AFTER AN ELECTION season in which health care took a back seat to the Iraq war and gay marriage, it is refreshing to see that universal coverage for the uninsured has moved to center stage in Massachusetts.

The most important thing to do to move the universal health insurance issue forward in Massachusetts and across the country is to start with a frank discussion about funding. And I would argue, to address the funding issue, we ought to start a real dialogue about values.

As an analysis by the Urban Institute for Blue Cross Blue Shield Foundation’s Roadmap to Coverage points out, providing universal coverage costs money, beyond what we are currently spending — in the form of taxes to pay for subsidies, or employer mandates which are in effect taxes.

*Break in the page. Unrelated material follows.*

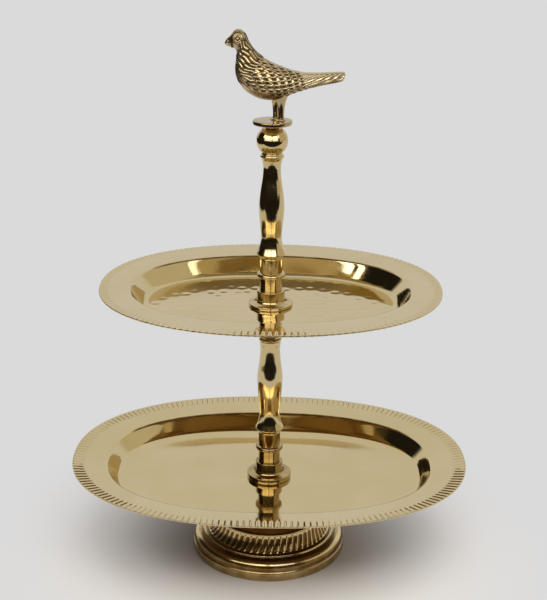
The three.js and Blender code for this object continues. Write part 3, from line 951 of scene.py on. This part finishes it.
# Colours that the brass mirrors: the pale room, its warm side, overhead, and the dark front.
ROOM = {
    "pale": (PAPER, PAPER, PAPER * 1.02, 1),
    "warm_side": (0.58, 0.54, 0.43, 1),
    "overhead": (0.24, 0.21, 0.17, 1),
    "above_left_light": (0.30, 0.22, 0.075, 1),
    "above_right_light": (0.13, 0.095, 0.035, 1),
    "between_lights": (0.05, 0.04, 0.022, 1),
    "dark": (0.014, 0.012, 0.01, 1),
}
# Each soft light is dimmer towards its foot: heights of each part, and how bright it is.
LIGHT_PARTS = {"foot": (0.38, 0.54, 1.5), "head": (0.54, 0.82, 3.1)}
# Narrow lights beside them, a little further out: direction, height of the middle, width, how tall,
# and radiance.
LIGHT_SPOTS = {
    "left_edge": (-66, 0.72, 0.08, 0.34, 3.0),
    "right_edge": (53, 0.74, 0.12, 0.3, 1.8),
}
FILL = {"place": (0.16, -0.7, 1.4), "size": 1.0, "radiance": 4.3}


def studio_floor():
    """A wide pale table that fades into the backdrop."""
    radius = TABLE["radius"]
    corners = [(-radius, -radius, 0), (radius, -radius, 0), (radius, radius, 0), (-radius, radius, 0)]
    mesh = bpy.data.meshes.new("studio_floor")
    mesh.from_pydata(corners, [], [(0, 1, 2, 3)])
    s = Shader(bpy.data.materials.new("studio_floor"))
    place = s.add("ShaderNodeNewGeometry").outputs["Position"]
    split = s.add("ShaderNodeSeparateXYZ", {0: place})
    distance = s.add("ShaderNodeVectorMath", {0: place}, operation="LENGTH").outputs["Value"]
    far = s.ranged(distance, *TABLE["fade"], 0, 1, smooth_step=True)
    paper = s.add("ShaderNodeBsdfDiffuse", {"Color": TABLE["paper"]})
    glow = s.add("ShaderNodeEmission", {"Color": BACKDROP})
    dark = s.add("ShaderNodeEmission", {"Color": TABLE["dark"]})
    pale = s.add("ShaderNodeMixShader", {0: far, 1: paper.outputs[0], 2: glow.outputs[0]})
    front = s.ranged(split.outputs["Y"], *TABLE["front_edge"], 1, 0, smooth_step=True)
    left = s.ranged(split.outputs["X"], *TABLE["left_edge"], 1, 0, smooth_step=True)
    mirrored = s.add("ShaderNodeLightPath").outputs["Is Glossy Ray"]
    past_edge = s.math("MULTIPLY", s.math("MAXIMUM", front, left), mirrored)
    mesh.materials.append(s.surface(s.add("ShaderNodeMixShader", {
        0: past_edge, 1: pale.outputs[0], 2: dark.outputs[0],
    })))
    table = bpy.data.objects.new("studio_floor", mesh)
    bpy.context.scene.collection.objects.link(table)


def studio_world():
    """A pale backdrop. In front and to the left is a dark room, and overhead it is dim.

    Directions are in degrees: turns from the camera's side round to the right, and heights above
    level. Each change is eased over a few degrees.
    """
    world = bpy.data.worlds.new("studio")
    bpy.context.scene.world = world
    s = Shader(world)
    split = s.add("ShaderNodeSeparateXYZ", {0: s.add("ShaderNodeTexCoord").outputs["Generated"]})
    x, y, z = (split.outputs[axis] for axis in "XYZ")
    turn = s.math("ARCTAN2", x, s.math("MULTIPLY", y, -1.0))
    height = s.math("ARCSINE", z, 0.0)

    def ramp(value, low, high, start, end):
        low, high = math.radians(low), math.radians(high)
        return s.ranged(value, low, high, start, end, smooth_step=True)

    def sector(low, high):
        return s.math("MULTIPLY", ramp(turn, low, low + 10, 0, 1), ramp(turn, high - 10, high, 1, 0))

    front = sector(-134, 62)
    colour = s.blend(sector(48, 132), ROOM["pale"], ROOM["warm_side"])
    overhead = s.math("MULTIPLY", ramp(height, 52, 74, 0, 1), sector(-110, 110))
    overhead = s.math("MAXIMUM", overhead, ramp(height, 78, 87, 0, 1))
    colour = s.blend(overhead, colour, ROOM["overhead"])
    above = s.blend(ramp(turn, -8, 8, 0, 1), ROOM["above_left_light"], ROOM["above_right_light"])
    room = s.blend(ramp(height, 30, 40, 0, 1), ROOM["between_lights"], above)
    colour = s.blend(s.math("MULTIPLY", front, ramp(height, 60, 75, 1, 0)), colour, room)
    low_front = s.math("MULTIPLY", front, ramp(height, 8, 14, 1, 0))
    left = s.math("MULTIPLY", sector(-134, -60), ramp(height, 22, 32, 1, 0))
    tall_left = s.math("MULTIPLY", sector(-114, -66), ramp(height, 40, 50, 1, 0))
    dark = s.math("MAXIMUM", low_front, s.math("MAXIMUM", left, tall_left))
    colour = s.blend(dark, colour, ROOM["dark"])
    seen = s.add("ShaderNodeLightPath").outputs["Is Camera Ray"]
    colour = s.blend(seen, colour, BACKDROP)
    background = s.add("ShaderNodeBackground", {"Color": colour})
    output = s.add("ShaderNodeOutputWorld")
    s.tree.links.new(background.outputs[0], output.inputs["Surface"])


def area_light(name, place, facing, size, radiance):
    """A rectangular light that the camera doesn't see."""
    light = bpy.data.lights.new(name, "AREA")
    light.shape = "RECTANGLE"
    light.size, light.size_y = size
    light.energy = radiance * math.pi * size[0] * size[1]
    light.color = LIGHT_COLOUR
    made = bpy.data.objects.new(name, light)
    made.location = place
    made.rotation_mode = "QUATERNION"
    made.rotation_quaternion = facing.to_track_quat("-Z", "Y")
    made.visible_camera = False
    bpy.context.scene.collection.objects.link(made)
    return made


def soft_lights():
    for name, spec in SOFT_LIGHTS.items():
        turn = math.radians(spec["turn"])
        outward = Vector((math.sin(turn), -math.cos(turn), 0))
        for part, (low, high, radiance) in LIGHT_PARTS.items():
            place = outward * LIGHT_DISTANCE + Vector((0, 0, (low + high) / 2))
            area_light(f"{name}_{part}", place, -outward, (spec["width"], high - low), radiance)
    for name, (degrees, height, width, tall, radiance) in LIGHT_SPOTS.items():
        turn = math.radians(degrees)
        outward = Vector((math.sin(turn), -math.cos(turn), 0))
        place = outward * LIGHT_DISTANCE * 1.05 + Vector((0, 0, height))
        area_light(f"light_spot_{name}", place, -outward, (width, tall), radiance)
    place, size = Vector(FILL["place"]), FILL["size"]
    fill = area_light("fill_light", place, Vector((0, 0, 0.1)) - place, (size, size), FILL["radiance"])
    fill.visible_glossy = False


def camera():
    data = bpy.data.cameras.new("camera")
    data.lens = CAMERA["lens"]
    data.sensor_width = 36
    data.sensor_fit = "AUTO"
    made = bpy.data.objects.new("camera", data)
    down, yaw, roll = (math.radians(CAMERA[key]) for key in ("down", "yaw", "roll"))
    forward = Vector((math.sin(yaw) * math.cos(down), math.cos(yaw) * math.cos(down), -math.sin(down)))
    level = Vector((math.cos(yaw), -math.sin(yaw), 0))
    upright = level.cross(forward)
    right = level * math.cos(roll) + upright * math.sin(roll)
    up = upright * math.cos(roll) - level * math.sin(roll)
    facing = Matrix((right, up, -forward)).transposed().to_4x4()
    made.matrix_world = Matrix.Translation(CAMERA["place"]) @ facing
    bpy.context.scene.collection.objects.link(made)
    bpy.context.scene.camera = made


# ---- Making everything ----------------------------------------------------------------------

foot()
washer("foot_washer", zinc_steel)
lock_washer()
nut()
rod_low, rod_high = bottom("tie_rod"), top("tie_rod")
rod_threads = [(rod_low, rod_low + 16), (rod_high - 14, rod_high)]
threaded("tie_rod", rod_low, rod_high, rod_threads, zinc_steel, "stand")
for level in ("lower", "upper"):
    tray(level)
    column(level)
    washer(f"{level}_tray_washer", fibre)
disc("tray_support_disc", turned_brass, "stand", None)
disc("finial_disc", finial_polish, "finial", 2.2)
stud_low, stud_high = bottom("finial_stud"), top("finial_stud")
threaded("finial_stud", stud_low, stud_high, [(stud_low, stud_high)], zinc_steel, "stud")
perch = top("finial_disc")
bird_body(perch)
bird_eyes(perch)
bird_legs(perch)

studio_floor()
studio_world()
soft_lights()
camera()
bpy.context.scene.view_settings.view_transform = "Standard"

The elephant in the room in this discussion is, and has been for 30 years, how to get public support for additional revenue.

This is not just a public finance issue, it is a real values issue. Specifically, in a supposed time of ascendancy for “moral values,” I’d ask what happened to “social justice” as a moral value. I’d ask why we aren’t focused on social justice issues such as poverty, retirement security, and health insurance at the same time that we focus on issues like gay marriage and abortion. You see, I think I know why social justice issues get left behind — because dealing with these issues takes money — our tax money to help other people.

As we as a nation moved beyond the Depression, World War II, and the poverty program and civil rights struggles of the 1960s, we became, over the past 30 years, a relatively affluent, consumer nation and began to focus more on our own needs and wants.

It has been an age of individualism or self-centeredness or perhaps even selfishness. This culture fed the driving political force of the past 30 years — the antitax movement.

The antitax tide swept social justice issues aside, and left them behind in its wake. As a result, in recent years, every politician from the Courthouse, to the State House, to the White House feels they must run on an antitax platform. Just look at the consequences:

Our national tax level, as a percent of the gross domestic product, is at the lowest level since 1959.

In our state, tax cuts over the past 12 years have left us with $3.8 billion less in state revenue, which could have been available for covering the uninsured. We now rank 47th out of 50 in taxes and fees paid as a share of personal income.

Let’s look at what happened in Washington three years ago, when we passed a $1.6 trillion tax cut. We could have taken another path, and passed a $1 trillion tax cut, the largest in history, and used $600 billion to fund a comprehensive health insurance program for a decade.

When Uwe Reinhart, professor of economics at Princeton University, talks about that tax cut, he says budget decisions like this are like a memo to God. Reinhart says our nation’s memo said, “Dear God, we had to decide between health insurance and a tax cut, and we took all the money as a tax cut. We hope this pleases you — signed a grateful nation.”

After 30 years of waging the battle for broader health insurance, I am convinced the debate over universal coverage is more about values than it is about specific plans. If the resources were made available, we could easily develop a plan. We should focus on the question of what happened to social justice in an era of moral values. We should all look in the mirror.

Dr. James J. Mongan, who was associate director of the White House domestic policy staff in the Carter Administration, is President and CEO of Partners HealthCare.